Fashion is missing a viable, desirable sustainability strategy. The way clothes are made and marketed is nearly the same as it was 50 years ago. Sure, there are green capsule collections and charitable foundations, and there are Kering’s massively ambitious annual sustainability targets (which it repeatedly fails to reach). Aside from the pledges to make raw materials traceable and to produce zero emissions, there’s little about the fashion business that has changed.

On Instagram, there are more than 150 million posts hashtagged #ootd, compared to around 180,000 with #whomademyclothes, a campaign promoting transparency in brands’ supply chains. Evolution is to blame. We react to what we can feel and see, and we are programmed to take immediate threats more seriously than those that may affect our future.

Reports about combatting fashion-induced pollution with eco-yarns and other small-footprint fibers are equally emotionally unexciting, except to mechanical engineers. The presence of unused bioproducts makes for a great Fast Company story, but it’s not a story that seduces consumers.

Fashion consumers are driven by desire, not need. To truly change their behavior, the fashion sustainability conversation needs to inspire consumers to embrace it on the emotional level. The first step in this process is shifting the focus from minimizing shoppers’ guilt to maximizing their desire.

Tesla, The Honest Company and Goop have all successfully entered cultural conversation — and ignited consumers’ passion — seemingly overnight. They’ve turned electric cars, jade eggs and wellness into status symbols, respectively. Today, it is aspirational to buy green and do good, yet fashion at large is strangely absent from this conversation.

Blame the uncomprehending fashion-media complex and its undue grip on the space. Sustainability and technology are more attractive as marketing ploys than as industry-wide realities.

If the reality doesn’t change, Global Fashion Agenda and Boston Consulting Group project that, by 2030, fashion brands will see their earnings before interest and taxes (EBIT) decrease by more than 3 percent.

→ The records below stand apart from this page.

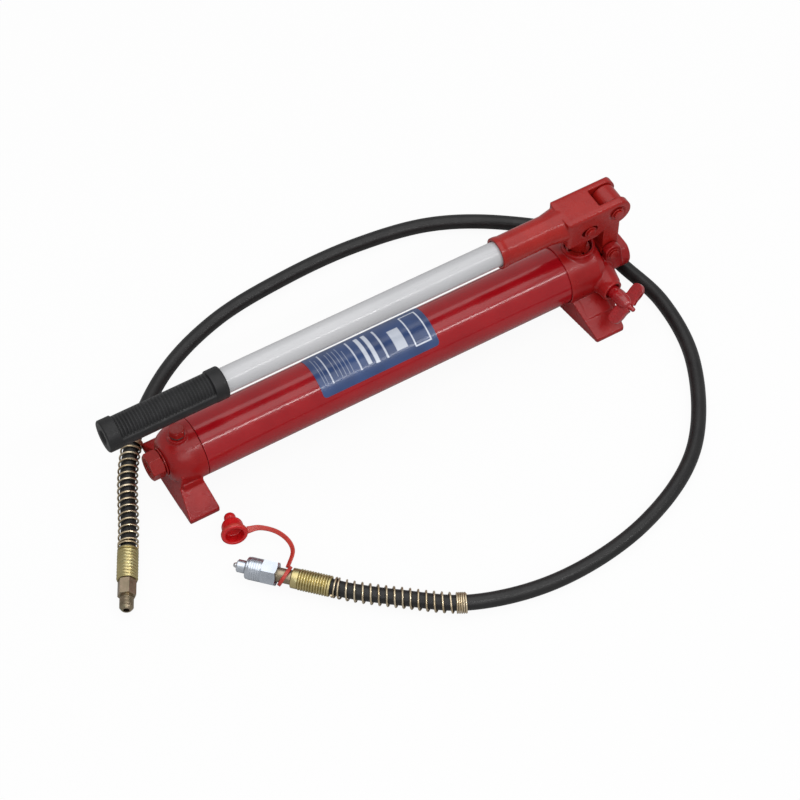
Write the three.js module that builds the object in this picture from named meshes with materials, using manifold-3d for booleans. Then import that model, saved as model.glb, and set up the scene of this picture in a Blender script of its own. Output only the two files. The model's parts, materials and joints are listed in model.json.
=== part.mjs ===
// Hydraulic hand pump: a tubular oil reservoir between two footed castings, a lever-worked
// plunger pump in the front casting, and a loose high-pressure hose with its end fittings.
// Millimetres. X runs along the reservoir towards the pump head, Y across it, Z up.
// The origin is on the floor, under the reservoir's axis, at the middle of the head's foot.
import * as THREE from 'three';
import { mergeVertices } from 'three/addons/utils/BufferGeometryUtils.js';
import Module from 'manifold-3d';

const wasm = await Module();
wasm.setup();

// ---------------------------------------------------------------- driving dimensions
const FIT = 0.3;                 // gap left between neighbouring pieces
const AXIS_Z = 42;               // height of the reservoir's axis
const TUBE_R = 30;
const TUBE_BORE_R = 27.5;
const SEAM_X = -432;             // where the tube meets the rear cap
const COLLAR_X = -25;            // where the tube enters the head's collar
const RECESS_X = -15;            // floor of the collar's recess

const CAP_NOSE_X = -467;         // flat end of the rear cap's dome
const REAR_FOOT = { x: -451, tipHalf: 16, rootHalf: 17, halfWidth: 52, topHalf: 27, topZ: 25, taper: 8 };
const HEAD_FOOT = { x: 0, tipHalf: 16, rootHalf: 25, halfWidth: 67, topHalf: 27, topZ: 26, taper: 2 };
const FOOT_PAD = 5;
const FOOT_CORNER = 3;

const ROD_R = 8;
const ROD_NUT_AF = 25;
const FILLER = { x: -449, seatZ: 73.5, boreR: 5.3 };

const PUMP_X = -1;               // the plunger's vertical axis
const PLUNGER_R = 6.5;
const PLUNGER_Z = 25.5;
const PLUNGER_PIN = { z: 116, radius: 4.5 };
const BARREL = { radius: 10, z0: 22.8, z1: 56 };
const BOSS = { radius: 17, topZ: 77, recessR: 14, recessZ: 66 };
const FULCRUM = { x: 30, z: 125, radius: 15.5 };
const LINK = { footZ: 62, halfWidth: 10, pinR: 5, topR: 13, footR: 9.5, shankBack: 8, shankFront: 10.5 };
const CHEEK = { inner: 10.6, outer: 18.5, bottomZ: 101 };
const LUG_HALF = 18;              // half width of the two lugs that hold the link's foot
const CLIP = { thickness: 0.9, proud: 2 };
const SLOT_HALF = 3.5;           // play of the plunger pin along the lever, each way
const LEVER_TOP_Z = 140;
const HANDLE_Z = 123;
const SOCKET = { mouthX: -98, stopX: -42, blockX: -27, outerR: 15.5, boreR: 13.1 };
const HANDLE = { radius: 12.7, boreR: 11, endX: -508 };
const GRIP = { x0: -522, x1: -397, collarR: 16.3, bodyR: 15.5, collarLength: 14 };

const OUTLET = { z: 38, radius: 17.5, faceX: 54, boreR: 6 };
const DELIVERY_X = 16;
const RELIEF_Y = 13;
const INTAKE_Z = 20;             // the suction tube, low in the reservoir
const VALVE_FLOOR_Z = 4;         // underside of the head, where the valve bores open
const RELEASE = { x: 10.5, y: -12.9, z: 38, turnDeg: 9, face: 31, baseR: 15, bossR: 11.5, boreR: 4.3 };
const WING = { turnDeg: 52, thickness: 5, centre: 20 };  // the knob's wings, leaning from upright

const HOSE_R = 7.5;
const HOSE_Z = 8;
const SPRING_Z = 10.6;           // centre height of the hose where its guard spring lies on the floor
const GUARD_SPRING = { coilR: 9.4, wireR: 1 };
const FERRULE_R = 10.3;
const MALE = { x: -565, y: -111, z: 10.5, headingDeg: 61.7, body: 15, ferrule: 34, end: 68, spring: 188 };
const COUPLER = { x: -456.1, y: -118.8, z: 12.7, headingDeg: -45.1, hex: 28, neck: 43, ferrule: 57, end: 97 };
const CAP = { x: -439.9, y: -91.4, z: 12.9, headingDeg: 254, tiltDeg: 12 };  // the cap's mouth and axis
const STRAP_LOOP = { inner: 9, outer: 11, width: 3.6, turnDeg: -14, tiltDeg: -18 };
const HOSE_WAY = [
  [-410, 113], [-335, 146], [-250, 158], [-165, 158], [-85, 143], [-18, 106], [42, 48], [58, -12],
  [65, -62], [51, -137], [-9, -227], [-96, -273], [-200, -285], [-285, -265.5], [-340, -227],
];

// Sides of the polygons that stand for circles: small, middling and large.
const ROUND = 12;
const ROUNDER = 16;
const ROUNDEST = 24;

const X = new THREE.Vector3(1, 0, 0);
const Y = new THREE.Vector3(0, 1, 0);
const Z = new THREE.Vector3(0, 0, 1);
const at = (x, y, z) => new THREE.Vector3(x, y, z);
const radians = THREE.MathUtils.degToRad;

// ---------------------------------------------------------------- materials
function finish(color, roughness, metalness) {
  return new THREE.MeshStandardMaterial({ color, roughness, metalness });
}
const redPaint = finish(0xa51d1d, 0.35, 0.1);
const whitePaint = finish(0xd9dadc, 0.3, 0.1);
const blackGrip = finish(0x26272a, 0.6, 0);
const blackHose = finish(0x1d1d1f, 0.55, 0);
const steel = finish(0xa7abb0, 0.35, 0.9);
const yellowZinc = finish(0xb59a56, 0.4, 0.8);
const springSteel = finish(0xbfb48e, 0.35, 0.85);
const clearZinc = finish(0xc3c9cf, 0.25, 0.9);
const redRubber = finish(0xb5121b, 0.5, 0);
const sealRubber = finish(0x1b1b1b, 0.7, 0);
const copper = finish(0xb87748, 0.4, 0.9);
const blueLabel = finish(0x2d4f8e, 0.4, 0);

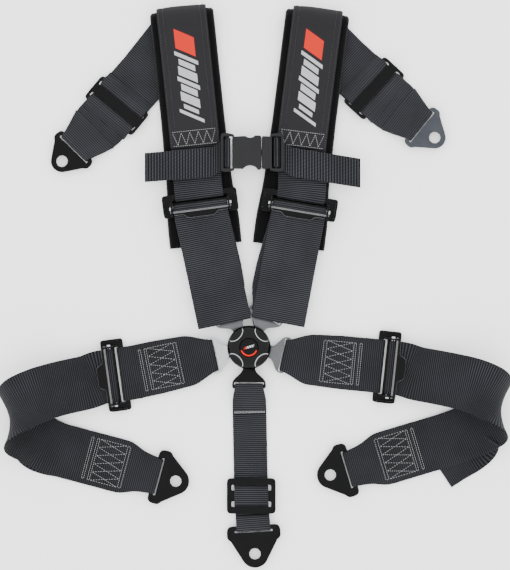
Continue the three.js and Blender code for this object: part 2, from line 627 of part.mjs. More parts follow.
// The tail lies on top, turns over the ring's bar and comes back below as the sewn layer. It reaches the
// buckle below the ring's middle, so it is skewed up to the bar.
function chestStrap(side, tailX, tailY, sewnX) {
  const low = 0.4;
  const high = 2.3;
  const ringX = RING_BAR.x;
  const step = -13;
  const profile = [
    [tailX, high], [ringX + 22, high], [ringX + 8, high], [ringX + 5, high + 0.4], [ringX + 3.4, high + 2.4],
    ...arc(ringX, RING_BAR.z, RING_BAR.radius + 1.1, 0, 180, 8),
    [ringX - 2.8, 3.6], [ringX - 0.8, 1.2], [ringX + 2.5, low], [ringX + 22, low], [sewnX, low],
  ];
  const slope = (step - tailY) / (ringX + 22 - tailX);
  const rise = ramp(ringX + 22, step, ringX + 3, 0);
  const sideways = (x) => side * (x >= ringX + 22 ? tailY + (x - tailX) * slope : rise(x));
  return band(route(profile, () => WEB_CHEST, sideways, true));
}

add(place(buckle, 0, 0, 0, 180), 'left_chest_strap', chestStrap(-1, 150.8, -20.6, 96), 'webbing');
add(buckle, 'right_chest_strap', chestStrap(1, 152, -28.5, 96), 'webbing');

// ==== lap belts ====================================================================================
const LAPS = {
  left: { side: 1, x: -199.2, y: -126.4, heading: 187.8, reach: -14 },
  right: { side: -1, x: 188.9, y: -114.9, heading: 354, reach: -4 },
};
const LAP_FRAME_Z = 2.4;
const LAP_BAR = { x: -38.7, y: 148.8, heading: -22.7 }; // bracket bar, seen from the adjuster
const SEWN_END = 104; // bracket bar to the end of the webbing folded under the belt
const TAIL_LIFT = 2.1; // the free tail lies on the outer side of the belt

// Stations on the straight lower run, at a distance from the bracket's bar.
function lowerRun(distance, z, width = WEB_WIDE) {
  const angle = THREE.MathUtils.degToRad(LAP_BAR.heading);
  return [
    LAP_BAR.x + distance * Math.cos(angle), LAP_BAR.y + distance * Math.sin(angle), z, width, LAP_BAR.heading,
  ];
}

// The belt's loop at its outer end; reach carries it further out.
function outerLoop(reach) {
  return [
    [116 + reach / 2, 83.5, 4.2, WEB_WIDE, -20], [139 + reach, 70, 11.3, WEB_WIDE, -12],
    [155 + reach, 57, 21, WEB_WIDE, -5], [161 + reach, 42, 33, WEB_WIDE, 0], [156 + reach, 28, 43, WEB_WIDE, 0],
    [142 + reach, 18, 49, WEB_WIDE, 0], [120 + reach, 11, 46, WEB_WIDE, 0], [95 + reach / 2, 8, 35, WEB_WIDE, 0],
    [66, 6, 21, WEB_WIDE, 0],
  ];
}

function mirror(stations, side) {
  return stations.map(([x, y, z, width, heading, skewed, floor]) =>
    [x, side * y, z, width, side * heading, skewed, floor]);
}

const FLOOR_GAP = 0.2; // between the lowest webbing and the surface it lies on

// Stations whose edges stay over a floor height.
const above = (floor, stations) => stations.map((station) => [...station, false, floor]);

// One length of webbing: folded end, bracket bar, lower run, loop, grip bar, and the tail back round outside.
function lapBelt(side, reach, end) {
  const turn = arc(0, BRACKET_Z, BRACKET_TURN, 278, 82, 8).map(([d, z]) => lowerRun(d, z, 50));
  const run = smooth([
    lowerRun(141, 3.1), ...outerLoop(reach), [38, 4, 9.5, WEB_WIDE, 0], [18, 0, 5.9, WEB_WIDE, 0],
  ], 24);
  const roll = grip(LAP_FRAME_Z).map(([x, z]) => [x, 0, z, WEB_WIDE, 0]);
  const tail = lifted(smooth([
    [GRIP.x + 5, 0, 11.8, WEB_WIDE, 0], [20, 0, 11.6, WEB_WIDE, 0], [38, 4, 12.6, WEB_WIDE, 0],
    ...outerLoop(reach).slice(1).reverse(), ...end,
  ], 26), TAIL_LIFT);
  return band(mirror([
    lowerRun(SEWN_END, LAYER_1), lowerRun(44, LAYER_1), lowerRun(24, LAYER_1, 58), ...turn,
    lowerRun(24, 5.4, 58), lowerRun(44, 3.3), lowerRun(SEWN_END, 3.1),
    ...above(TAIL_LIFT + FLOOR_GAP, run), ...roll, ...above(FLOOR_GAP, tail),
  ], side));
}

const TAIL_ENDS = {
  left: [[114, 86, 3.3, WEB_WIDE, -20], lowerRun(132, 3.1), lowerRun(109, 3.1)],
  right: [[128, 95, 3.5, WEB_WIDE, -32], [102, 116, 3.1, WEB_WIDE, -38], [83.4, 131, 3.1, WEB_WIDE, -39]],
};

function lap(name, { side, x, y, heading, reach }) {
  const belt = place(harness, x, y, 0, heading);
  add(belt, `${name}_lap_adjuster_frame`, adjusterFrame(51).translate(0, 0, LAP_FRAME_Z), 'blackSteel');
  add(belt, `${name}_lap_adjuster_grip_bar`, gripBar().translate(0, 0, LAP_FRAME_Z), 'chrome');
  add(belt, `${name}_lap_adjuster_lever`, lever(19, 22.5, 13).translate(0, 0, LAP_FRAME_Z), 'blackSteel');

  const { station, loop } = tongueLead(LOCK_SLOTS[`${name}_lap`], TONGUE_BAR, { x, y, heading }, [-24, 0]);
  add(belt, `${name}_lap_connector`, band([
    station(80, 2.9), station(30, 5.0), ...loop, station(30, 7.4), station(80, 5.2),
    ...route(sewnTurn(LAP_FRAME_Z, [], [[-36, 1.2]]), () => WEB_WIDE),
  ]), 'webbing');

  add(belt, `${name}_lap_belt`, lapBelt(side, reach, TAIL_ENDS[name]), 'webbing');
  add(place(belt, LAP_BAR.x, side * LAP_BAR.y, BRACKET_Z, 180 + side * LAP_BAR.heading), `${name}_lap_bracket`,
    bracket({ width: 77, slot: 54, hole: 29.5, tip: 19, ear: 14 }), side > 0 ? 'blackSteel' : 'tongueSteel');
}

for (const [name, spec] of Object.entries(LAPS)) lap(name, spec);

// The origin lies on the ground under the middle of the harness.
const reachOfAll = new THREE.Box3().setFromObject(harness, true);
const middle = reachOfAll.getCenter(new THREE.Vector3());
harness.position.set(-middle.x, -middle.y, -reachOfAll.min.z);

export default harness;
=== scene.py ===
"""Looks of a five point racing harness laid out flat: woven straps, padded shoulders, coated hardware."""
import json
import math

import bmesh
import bpy
import numpy as np
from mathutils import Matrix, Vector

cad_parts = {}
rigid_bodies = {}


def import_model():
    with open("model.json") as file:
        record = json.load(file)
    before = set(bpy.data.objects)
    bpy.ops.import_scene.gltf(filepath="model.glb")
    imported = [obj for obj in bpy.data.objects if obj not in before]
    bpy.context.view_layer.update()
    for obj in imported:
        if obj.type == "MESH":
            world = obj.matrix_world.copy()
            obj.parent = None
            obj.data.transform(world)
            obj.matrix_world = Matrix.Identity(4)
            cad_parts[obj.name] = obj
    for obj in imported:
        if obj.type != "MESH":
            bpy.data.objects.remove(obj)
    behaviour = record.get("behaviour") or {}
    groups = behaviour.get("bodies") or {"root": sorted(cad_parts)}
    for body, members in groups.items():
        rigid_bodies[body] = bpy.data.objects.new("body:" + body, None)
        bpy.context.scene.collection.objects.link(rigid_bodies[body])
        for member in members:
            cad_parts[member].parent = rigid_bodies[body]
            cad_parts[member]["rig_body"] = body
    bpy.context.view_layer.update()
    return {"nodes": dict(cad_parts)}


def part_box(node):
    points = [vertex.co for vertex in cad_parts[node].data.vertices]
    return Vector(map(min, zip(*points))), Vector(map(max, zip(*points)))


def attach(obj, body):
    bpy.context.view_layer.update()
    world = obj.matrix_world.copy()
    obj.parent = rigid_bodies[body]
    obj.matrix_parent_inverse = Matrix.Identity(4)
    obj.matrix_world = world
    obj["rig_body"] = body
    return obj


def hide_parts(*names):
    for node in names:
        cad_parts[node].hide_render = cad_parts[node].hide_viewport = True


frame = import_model()

MM = 0.001
LOCK = (-8.5, -86.2)  # lock centre in the straps' first layout, before the whole was centred
low, high = (np.array(c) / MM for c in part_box("lock_back_cover"))
SHIFT = np.array([(low[0] + high[0]) / 2 - LOCK[0], (low[1] + high[1]) / 2 - LOCK[1], low[2]])

WEB = 1.6  # webbing thickness
WIDE, CROTCH_WIDE, CHEST_WIDE = 76.0, 48.0, 41.0
BRACKET_Z, BRACKET_TURN = 5.6, 4.7  # height of a bracket's bar, and radius of the webbing's centre round it
STITCH_LIFT = 1.15  # thread centre over the webbing's centre
NO_FLOOR = -1000.0  # a height no band reaches


# ---- places and paths ------------------------------------------------------------------------------
def place(x, y, z, degrees, parent=None):
    """A 4 by 4 place: turned about Z by degrees, then moved to (x, y, z), inside its parent place."""
    a = math.radians(degrees)
    c, s = math.cos(a), math.sin(a)
    own = np.array([[c, -s, 0, x], [s, c, 0, y], [0, 0, 1, z], [0, 0, 0, 1.0]])
    return own if parent is None else parent @ own


BASE = place(*SHIFT, 0)


def put(at, points):
    """Points of a place carried into the row frame, in millimetres."""
    points = np.asarray(points, float)
    return points @ at[:3, :3].T + at[:3, 3]


def on_circle(radius, degrees):
    a = math.radians(degrees)
    return radius * math.cos(a), radius * math.sin(a)


def arc(x, z, radius, start, end, steps=10):
    return [(x + on_circle(radius, start + (end - start) * i / steps)[0],
             z + on_circle(radius, start + (end - start) * i / steps)[1]) for i in range(steps + 1)]


def ramp(x0, v0, x1, v1):
    return lambda x: float(np.interp(x, [min(x0, x1), max(x0, x1)], [v0, v1] if x0 < x1 else [v1, v0]))


def route(profile, width, sideways=lambda x: 0.0, skewed=False):
    return [(x, sideways(x), z, width(x), 0.0, skewed) for x, z in profile]


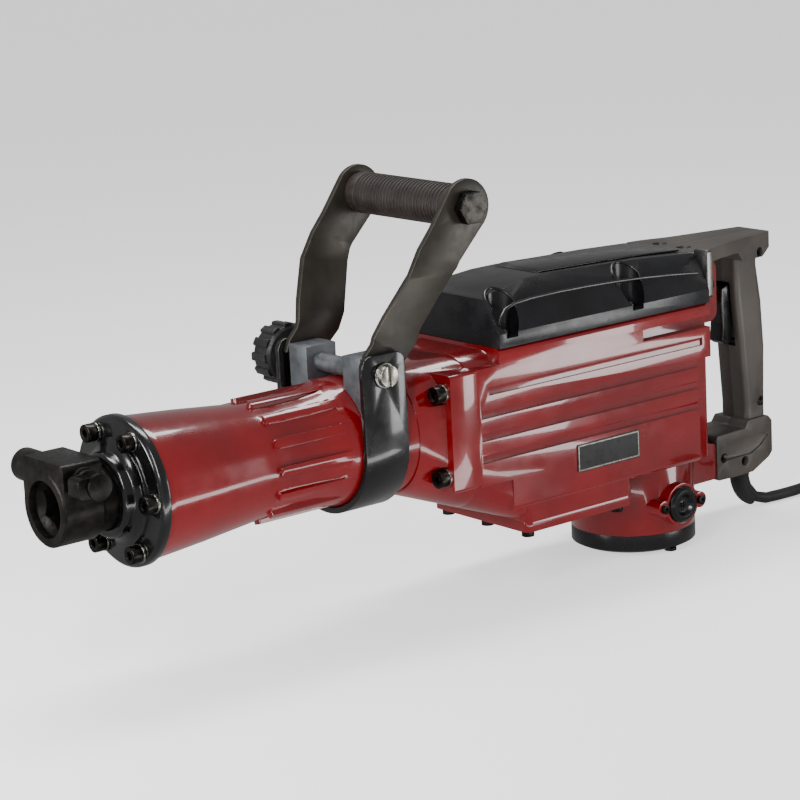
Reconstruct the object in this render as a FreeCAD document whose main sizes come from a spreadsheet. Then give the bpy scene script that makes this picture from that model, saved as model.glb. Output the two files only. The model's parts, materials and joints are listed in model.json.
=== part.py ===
import FreeCAD, Part
import math
import os
import Sketcher

# Electric jackhammer with a 30 mm hexagon tool socket.
#
# Every solid is drawn in "tool coordinates": X runs along the tool axis from the mouth of the tool
# holder (0) to the rear handle, +Z is up, and +Y is the side with the clamping knob.
# The finished nodes are then shifted together, so that the origin is the middle of the footprint,
# on the ground that the tool stands on.

V = FreeCAD.Vector
Turn = FreeCAD.Rotation
doc = FreeCAD.newDocument("jackhammer")
sheet = doc.addObject("Spreadsheet::Sheet", "sizes")
nodes = []


# ---------------------------------------------------------------- driving dimensions

class Size:
    """A number together with the spreadsheet expression that gives it."""

    def __init__(self, number, text):
        self.number = number
        self.text = text

    def __add__(self, other):
        return Size(self.number + number(other), "(%s + %s)" % (self.text, text(other)))

    def __radd__(self, other):
        return self + other

    def __sub__(self, other):
        return Size(self.number - number(other), "(%s - %s)" % (self.text, text(other)))

    def __rsub__(self, other):
        return Size(number(other) - self.number, "(%s - %s)" % (text(other), self.text))

    def __mul__(self, factor):
        return Size(self.number * factor, "(%s * %s)" % (self.text, text(factor)))

    def __rmul__(self, factor):
        return self * factor

    def __truediv__(self, divisor):
        return Size(self.number / divisor, "(%s / %s)" % (self.text, text(divisor)))

    def __neg__(self):
        return self * -1.0


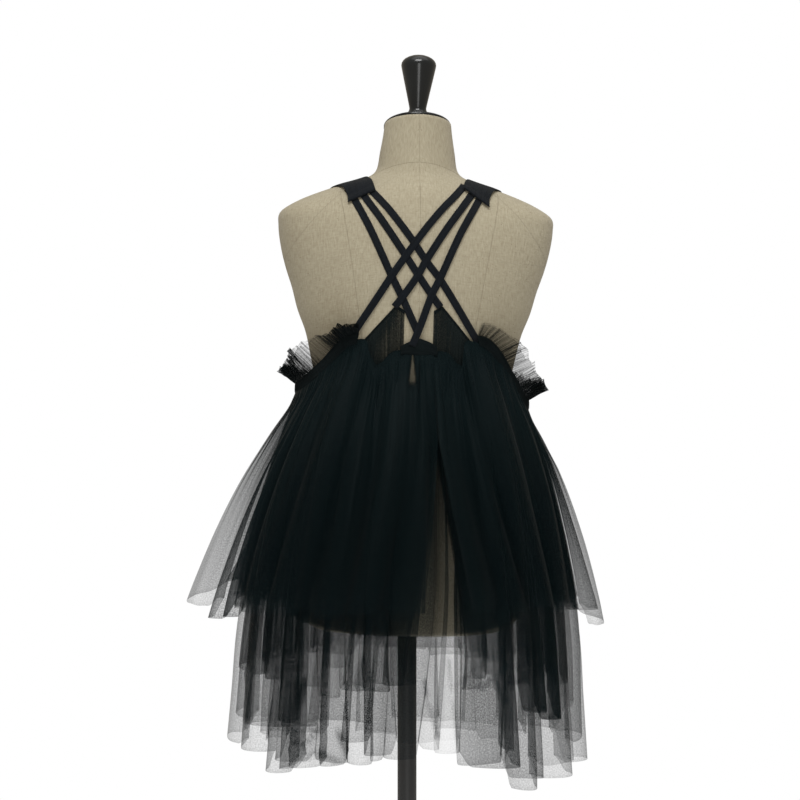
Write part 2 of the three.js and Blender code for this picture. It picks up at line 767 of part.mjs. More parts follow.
// Assembly: the torso and what it wears lean together about the pole's top
const upper = new THREE.Group();
upper.add(torso(), neckCap(), finialKnob());
for (const [name, points] of Object.entries(BACK_STRAPS)) upper.add(backStrap(name, points));
for (const side of [-1, 1]) upper.add(shoulderBand(side), backPanel(side), panelBinding(side));
for (const stretch of STRETCHES) upper.add(casingBand(stretch), ruffleFrill(stretch));
upper.add(centreTab());
for (const layer of LAYERS) upper.add(...layerPanels(layer));

const leaning = new THREE.Group();
leaning.position.z = TORSO[0].z;
leaning.rotation.y = TORSO_LEAN;
upper.position.z = -TORSO[0].z;
leaning.add(upper);

const dressedForm = new THREE.Group();
dressedForm.add(footPlate(), poleTube(), leaning);

export default dressedForm;
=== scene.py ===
# Looks of a tulle suspender skirt on a limbless dress form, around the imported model.
# Lengths in the tables are millimetres, as in the part's source; every mesh is made in metres.
import math
import random

import bpy
import numpy as np
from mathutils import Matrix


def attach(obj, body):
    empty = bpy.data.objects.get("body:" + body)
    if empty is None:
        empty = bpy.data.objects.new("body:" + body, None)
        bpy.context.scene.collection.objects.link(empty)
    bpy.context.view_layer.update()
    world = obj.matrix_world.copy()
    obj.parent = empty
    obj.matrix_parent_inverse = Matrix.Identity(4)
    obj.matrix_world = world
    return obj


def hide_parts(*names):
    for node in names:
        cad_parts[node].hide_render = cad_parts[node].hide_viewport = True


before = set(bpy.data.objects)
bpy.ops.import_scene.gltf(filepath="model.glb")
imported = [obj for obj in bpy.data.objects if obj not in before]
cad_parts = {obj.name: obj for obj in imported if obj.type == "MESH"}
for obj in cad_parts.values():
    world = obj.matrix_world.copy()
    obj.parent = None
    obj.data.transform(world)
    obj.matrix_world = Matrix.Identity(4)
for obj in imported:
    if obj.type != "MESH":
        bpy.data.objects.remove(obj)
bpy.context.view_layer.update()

MM = 0.001
LEAN = math.radians(1.25)  # the torso and what it wears lean to the right about the pole's top
POLE_TOP_Z = 762.0
BODY = "root"  # the one body, which every piece rides on
BACKWARD = np.array([0, -1.0, 0])  # the way that the back faces


# Numbers
def table(columns, rows):
    return {name: np.array([row[i] for row in rows], float) for i, name in enumerate(columns)}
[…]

Traditionally, fashion’s EBIT margins grew through amassing scale, increasing production volumes and opening new stores. This strategy led to overproduction, which is largely to blame for fashion’s dire environmental record. If analysts’ predictions ring true, this strategy will also lead to fashion’s declining business results.

Based on the number of industries affected by Amazon, Tesla, Uber and Airbnb, we know that technology is the ultimate market-maker. It introduces new business models, opens up new revenue streams and transforms everything — from the supply chain and materials used in production, to operations, marketing and merchandising.

Sustainability is fashion’s opportunity to course-correct — but brands must being willing to cannibalize their current businesses in the short-term (think: fewer clothes in the market), and come up with long-term mechanisms for creating value and delivering revenue. Ways to do this include reducing conspicuous production and replacing sustainability pledges with actual R&D departments.

Fashion also needs to stop isolating itself from modern culture and its mechanisms for creating consumer demand, and give sustainability the context and desirability it requires. Cultural demand–creating mechanisms turn Yeezy sneakers, re-tailored Levi’s, Tom’s toothpaste and Tesla cars into status symbols in equal measure. Their allure is not random. It summarizes consumers’ desire, in tangible forms; shows us where their decision-making lies and honors the organization of consumption.

To succeed, fashion’s sustainability strategy needs to move from the domain of marketing and corporate communication to the value chain, including the way the clothes are made and the product teams that make them. This is conversation that involves more commitment and know-how — and considerably less waste.